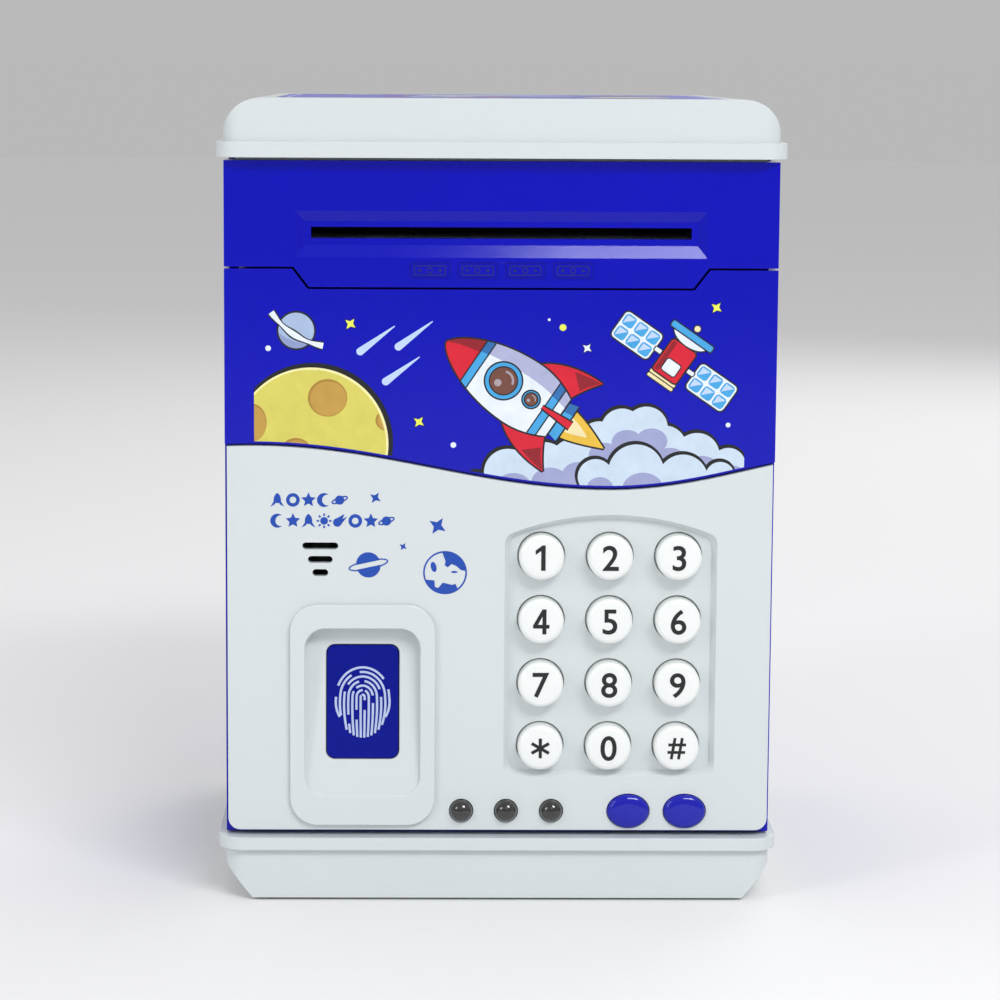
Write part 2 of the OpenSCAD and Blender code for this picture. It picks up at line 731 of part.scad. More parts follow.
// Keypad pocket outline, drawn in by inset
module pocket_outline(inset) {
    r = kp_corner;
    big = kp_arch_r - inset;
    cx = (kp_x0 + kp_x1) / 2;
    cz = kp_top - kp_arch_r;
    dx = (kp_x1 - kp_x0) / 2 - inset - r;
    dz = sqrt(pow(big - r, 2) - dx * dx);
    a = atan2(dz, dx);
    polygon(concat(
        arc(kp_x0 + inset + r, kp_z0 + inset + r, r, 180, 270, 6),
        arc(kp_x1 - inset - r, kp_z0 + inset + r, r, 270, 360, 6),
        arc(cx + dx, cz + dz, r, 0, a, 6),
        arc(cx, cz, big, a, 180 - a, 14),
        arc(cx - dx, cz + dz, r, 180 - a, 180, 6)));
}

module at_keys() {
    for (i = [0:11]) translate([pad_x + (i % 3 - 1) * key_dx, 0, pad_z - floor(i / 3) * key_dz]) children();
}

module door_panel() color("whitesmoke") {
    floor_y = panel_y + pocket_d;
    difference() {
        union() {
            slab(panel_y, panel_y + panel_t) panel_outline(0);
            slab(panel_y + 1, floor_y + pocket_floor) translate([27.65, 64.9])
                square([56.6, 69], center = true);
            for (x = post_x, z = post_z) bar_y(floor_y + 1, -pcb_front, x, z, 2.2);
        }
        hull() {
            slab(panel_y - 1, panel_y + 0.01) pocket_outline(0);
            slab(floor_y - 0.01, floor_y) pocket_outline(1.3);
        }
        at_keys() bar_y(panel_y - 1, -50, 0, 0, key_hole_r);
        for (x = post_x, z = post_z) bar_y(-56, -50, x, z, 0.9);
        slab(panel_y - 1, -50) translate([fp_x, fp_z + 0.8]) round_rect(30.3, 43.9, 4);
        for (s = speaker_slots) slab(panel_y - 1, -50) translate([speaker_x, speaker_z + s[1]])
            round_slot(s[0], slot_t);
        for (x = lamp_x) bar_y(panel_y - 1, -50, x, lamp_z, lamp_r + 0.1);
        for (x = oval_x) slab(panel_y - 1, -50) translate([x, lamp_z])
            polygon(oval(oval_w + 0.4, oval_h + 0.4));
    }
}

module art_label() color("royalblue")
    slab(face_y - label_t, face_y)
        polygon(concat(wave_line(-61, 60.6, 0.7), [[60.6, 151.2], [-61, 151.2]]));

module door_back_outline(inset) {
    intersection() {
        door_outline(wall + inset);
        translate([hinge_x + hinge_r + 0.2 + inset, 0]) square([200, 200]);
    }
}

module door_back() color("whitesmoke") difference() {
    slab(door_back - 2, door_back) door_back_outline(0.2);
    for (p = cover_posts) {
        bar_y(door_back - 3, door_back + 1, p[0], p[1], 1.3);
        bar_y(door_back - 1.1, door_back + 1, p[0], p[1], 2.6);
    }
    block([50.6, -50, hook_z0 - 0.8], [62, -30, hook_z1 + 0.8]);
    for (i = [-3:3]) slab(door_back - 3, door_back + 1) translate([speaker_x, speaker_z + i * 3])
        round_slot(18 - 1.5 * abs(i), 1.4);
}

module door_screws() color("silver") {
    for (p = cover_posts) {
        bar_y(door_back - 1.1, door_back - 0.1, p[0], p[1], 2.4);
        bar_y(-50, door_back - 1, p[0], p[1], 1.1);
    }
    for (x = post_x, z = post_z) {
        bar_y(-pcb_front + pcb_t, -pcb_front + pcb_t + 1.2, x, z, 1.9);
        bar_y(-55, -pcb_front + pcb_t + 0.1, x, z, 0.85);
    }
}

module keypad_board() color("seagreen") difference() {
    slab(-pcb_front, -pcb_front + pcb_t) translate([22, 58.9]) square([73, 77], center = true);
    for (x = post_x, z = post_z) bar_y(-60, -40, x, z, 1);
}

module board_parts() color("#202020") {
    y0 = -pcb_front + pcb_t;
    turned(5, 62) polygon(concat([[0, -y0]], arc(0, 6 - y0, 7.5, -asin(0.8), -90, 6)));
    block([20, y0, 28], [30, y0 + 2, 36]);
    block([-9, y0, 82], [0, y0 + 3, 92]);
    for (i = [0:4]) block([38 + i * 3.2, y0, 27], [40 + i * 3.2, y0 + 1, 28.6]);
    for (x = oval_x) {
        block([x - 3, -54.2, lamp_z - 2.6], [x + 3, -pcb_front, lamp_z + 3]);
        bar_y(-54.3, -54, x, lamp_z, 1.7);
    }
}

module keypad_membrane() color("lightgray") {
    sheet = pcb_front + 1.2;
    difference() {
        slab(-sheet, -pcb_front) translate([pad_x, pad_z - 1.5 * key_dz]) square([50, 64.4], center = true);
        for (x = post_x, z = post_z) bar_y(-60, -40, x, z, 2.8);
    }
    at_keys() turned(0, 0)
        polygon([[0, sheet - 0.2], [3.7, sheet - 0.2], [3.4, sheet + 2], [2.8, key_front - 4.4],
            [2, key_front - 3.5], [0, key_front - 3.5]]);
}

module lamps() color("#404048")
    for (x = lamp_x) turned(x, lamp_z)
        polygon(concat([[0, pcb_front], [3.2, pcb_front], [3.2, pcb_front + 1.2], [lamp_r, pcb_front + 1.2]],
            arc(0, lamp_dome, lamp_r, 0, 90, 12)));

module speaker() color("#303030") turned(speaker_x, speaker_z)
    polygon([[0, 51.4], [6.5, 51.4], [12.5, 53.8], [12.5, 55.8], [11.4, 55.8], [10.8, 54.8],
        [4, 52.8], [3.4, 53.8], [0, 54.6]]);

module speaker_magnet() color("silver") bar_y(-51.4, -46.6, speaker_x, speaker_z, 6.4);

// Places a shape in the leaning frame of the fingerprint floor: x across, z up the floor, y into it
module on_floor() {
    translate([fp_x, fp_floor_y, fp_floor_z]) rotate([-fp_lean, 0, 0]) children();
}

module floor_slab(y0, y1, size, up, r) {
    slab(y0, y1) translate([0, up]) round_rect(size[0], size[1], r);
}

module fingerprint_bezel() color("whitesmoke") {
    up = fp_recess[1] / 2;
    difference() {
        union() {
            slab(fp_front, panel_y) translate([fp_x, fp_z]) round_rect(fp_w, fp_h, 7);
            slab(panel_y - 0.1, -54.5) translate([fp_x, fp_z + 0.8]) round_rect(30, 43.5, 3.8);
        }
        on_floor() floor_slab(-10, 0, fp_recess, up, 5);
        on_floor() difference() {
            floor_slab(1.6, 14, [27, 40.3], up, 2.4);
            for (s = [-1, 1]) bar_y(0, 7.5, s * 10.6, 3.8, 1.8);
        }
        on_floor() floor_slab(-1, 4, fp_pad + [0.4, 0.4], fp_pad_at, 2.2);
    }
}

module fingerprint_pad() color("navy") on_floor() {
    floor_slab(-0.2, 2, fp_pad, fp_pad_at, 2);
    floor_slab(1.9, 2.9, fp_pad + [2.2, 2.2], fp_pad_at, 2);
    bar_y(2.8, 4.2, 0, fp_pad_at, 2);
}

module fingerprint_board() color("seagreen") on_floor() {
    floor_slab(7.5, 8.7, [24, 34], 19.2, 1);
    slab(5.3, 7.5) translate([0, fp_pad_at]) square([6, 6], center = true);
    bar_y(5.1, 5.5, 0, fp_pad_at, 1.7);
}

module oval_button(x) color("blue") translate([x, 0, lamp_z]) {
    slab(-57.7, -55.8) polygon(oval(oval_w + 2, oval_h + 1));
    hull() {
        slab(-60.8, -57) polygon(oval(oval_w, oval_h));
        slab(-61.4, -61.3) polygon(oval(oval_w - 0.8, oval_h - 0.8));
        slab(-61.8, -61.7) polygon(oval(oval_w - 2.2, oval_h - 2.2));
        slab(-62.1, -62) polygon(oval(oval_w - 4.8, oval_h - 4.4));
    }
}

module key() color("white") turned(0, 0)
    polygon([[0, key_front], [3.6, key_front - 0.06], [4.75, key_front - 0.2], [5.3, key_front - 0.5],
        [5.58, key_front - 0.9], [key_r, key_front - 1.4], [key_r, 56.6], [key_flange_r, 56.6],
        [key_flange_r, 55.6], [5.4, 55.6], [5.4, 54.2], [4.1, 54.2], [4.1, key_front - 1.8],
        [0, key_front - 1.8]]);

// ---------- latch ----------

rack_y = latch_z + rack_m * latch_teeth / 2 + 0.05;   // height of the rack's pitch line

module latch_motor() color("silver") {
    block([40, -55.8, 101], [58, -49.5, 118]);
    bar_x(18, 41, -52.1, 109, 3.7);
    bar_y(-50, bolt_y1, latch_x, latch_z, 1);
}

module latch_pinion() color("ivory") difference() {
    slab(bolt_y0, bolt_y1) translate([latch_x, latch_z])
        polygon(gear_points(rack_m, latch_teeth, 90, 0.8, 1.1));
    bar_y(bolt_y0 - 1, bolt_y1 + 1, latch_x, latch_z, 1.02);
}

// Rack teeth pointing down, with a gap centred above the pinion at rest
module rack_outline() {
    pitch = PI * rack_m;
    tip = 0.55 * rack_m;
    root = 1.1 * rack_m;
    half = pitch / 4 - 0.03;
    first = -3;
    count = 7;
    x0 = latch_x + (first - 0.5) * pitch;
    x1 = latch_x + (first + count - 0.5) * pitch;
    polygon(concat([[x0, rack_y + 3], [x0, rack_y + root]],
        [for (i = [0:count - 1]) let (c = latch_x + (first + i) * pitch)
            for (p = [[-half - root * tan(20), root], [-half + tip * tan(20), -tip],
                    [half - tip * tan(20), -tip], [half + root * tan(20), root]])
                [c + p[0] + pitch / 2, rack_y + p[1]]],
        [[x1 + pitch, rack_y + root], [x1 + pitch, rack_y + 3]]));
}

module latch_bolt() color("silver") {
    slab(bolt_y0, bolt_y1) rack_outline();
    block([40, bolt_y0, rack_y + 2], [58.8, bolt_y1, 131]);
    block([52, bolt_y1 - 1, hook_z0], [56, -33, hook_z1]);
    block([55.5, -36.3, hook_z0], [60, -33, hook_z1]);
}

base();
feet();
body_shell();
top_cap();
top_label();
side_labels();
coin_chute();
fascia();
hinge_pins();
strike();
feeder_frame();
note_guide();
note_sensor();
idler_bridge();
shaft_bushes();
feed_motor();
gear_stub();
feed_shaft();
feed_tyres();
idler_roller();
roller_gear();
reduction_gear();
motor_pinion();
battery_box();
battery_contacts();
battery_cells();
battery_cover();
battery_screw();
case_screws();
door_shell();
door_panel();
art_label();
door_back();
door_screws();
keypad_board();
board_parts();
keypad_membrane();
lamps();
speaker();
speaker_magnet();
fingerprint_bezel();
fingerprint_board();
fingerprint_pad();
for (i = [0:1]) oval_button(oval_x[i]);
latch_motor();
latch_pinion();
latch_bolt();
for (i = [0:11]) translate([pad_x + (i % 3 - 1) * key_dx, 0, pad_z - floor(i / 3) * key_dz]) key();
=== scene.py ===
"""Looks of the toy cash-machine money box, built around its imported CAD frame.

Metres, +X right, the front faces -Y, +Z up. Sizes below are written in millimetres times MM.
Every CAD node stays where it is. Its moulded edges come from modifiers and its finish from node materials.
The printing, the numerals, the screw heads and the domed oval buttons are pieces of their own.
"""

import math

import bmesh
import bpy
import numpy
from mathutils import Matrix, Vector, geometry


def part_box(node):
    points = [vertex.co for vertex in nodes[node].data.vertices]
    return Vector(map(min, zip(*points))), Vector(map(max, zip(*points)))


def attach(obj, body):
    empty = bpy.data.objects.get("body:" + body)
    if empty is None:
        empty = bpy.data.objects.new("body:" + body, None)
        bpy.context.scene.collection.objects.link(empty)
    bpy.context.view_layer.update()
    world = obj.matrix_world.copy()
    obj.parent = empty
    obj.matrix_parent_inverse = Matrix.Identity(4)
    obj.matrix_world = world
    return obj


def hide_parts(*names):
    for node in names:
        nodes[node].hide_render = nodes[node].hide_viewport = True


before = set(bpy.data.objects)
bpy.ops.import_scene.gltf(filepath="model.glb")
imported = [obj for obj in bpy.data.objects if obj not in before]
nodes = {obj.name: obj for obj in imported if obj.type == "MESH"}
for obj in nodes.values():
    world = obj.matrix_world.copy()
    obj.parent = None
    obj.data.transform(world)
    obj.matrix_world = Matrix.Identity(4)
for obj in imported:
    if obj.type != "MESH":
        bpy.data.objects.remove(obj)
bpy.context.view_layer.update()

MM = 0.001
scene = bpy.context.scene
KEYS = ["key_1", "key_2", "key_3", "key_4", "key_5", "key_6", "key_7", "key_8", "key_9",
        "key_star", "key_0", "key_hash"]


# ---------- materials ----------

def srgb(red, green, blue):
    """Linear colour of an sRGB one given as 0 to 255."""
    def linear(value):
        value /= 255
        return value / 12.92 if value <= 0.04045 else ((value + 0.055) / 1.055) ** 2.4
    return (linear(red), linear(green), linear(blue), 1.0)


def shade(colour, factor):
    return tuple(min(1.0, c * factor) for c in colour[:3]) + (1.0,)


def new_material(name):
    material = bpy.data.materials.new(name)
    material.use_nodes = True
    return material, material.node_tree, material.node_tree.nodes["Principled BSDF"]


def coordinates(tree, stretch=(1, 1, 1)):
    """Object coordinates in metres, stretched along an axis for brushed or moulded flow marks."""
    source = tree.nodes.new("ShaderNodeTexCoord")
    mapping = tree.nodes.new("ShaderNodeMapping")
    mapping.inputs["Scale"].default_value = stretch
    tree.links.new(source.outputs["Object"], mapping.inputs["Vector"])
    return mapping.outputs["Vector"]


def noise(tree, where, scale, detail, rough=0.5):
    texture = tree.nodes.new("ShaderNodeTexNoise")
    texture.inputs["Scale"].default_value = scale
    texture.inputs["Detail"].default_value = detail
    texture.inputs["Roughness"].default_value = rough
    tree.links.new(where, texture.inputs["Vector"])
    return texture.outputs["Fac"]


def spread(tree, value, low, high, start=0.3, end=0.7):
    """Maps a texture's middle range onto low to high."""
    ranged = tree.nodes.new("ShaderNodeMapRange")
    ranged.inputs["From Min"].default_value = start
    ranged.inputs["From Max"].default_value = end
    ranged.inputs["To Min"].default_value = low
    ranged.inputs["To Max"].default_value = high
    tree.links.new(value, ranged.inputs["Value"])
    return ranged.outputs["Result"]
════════
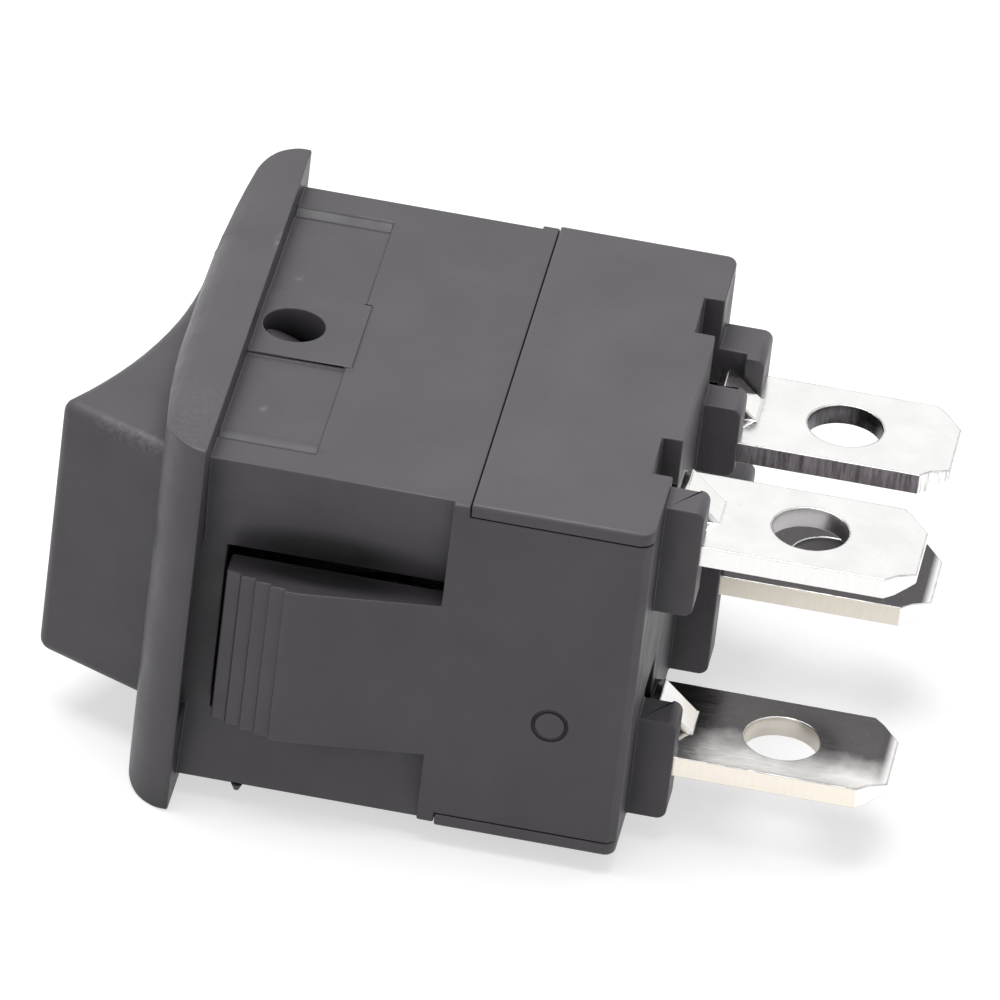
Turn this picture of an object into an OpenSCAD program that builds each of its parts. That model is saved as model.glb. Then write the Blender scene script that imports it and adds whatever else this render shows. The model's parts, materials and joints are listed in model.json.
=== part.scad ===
════════
[TASK OBJECTIVE]:
Copy every line in the listing above where the string "type" turns up.

[WRITTEN REPLY]:
nodes = {obj.name: obj for obj in imported if obj.type == "MESH"}
    if obj.type != "MESH":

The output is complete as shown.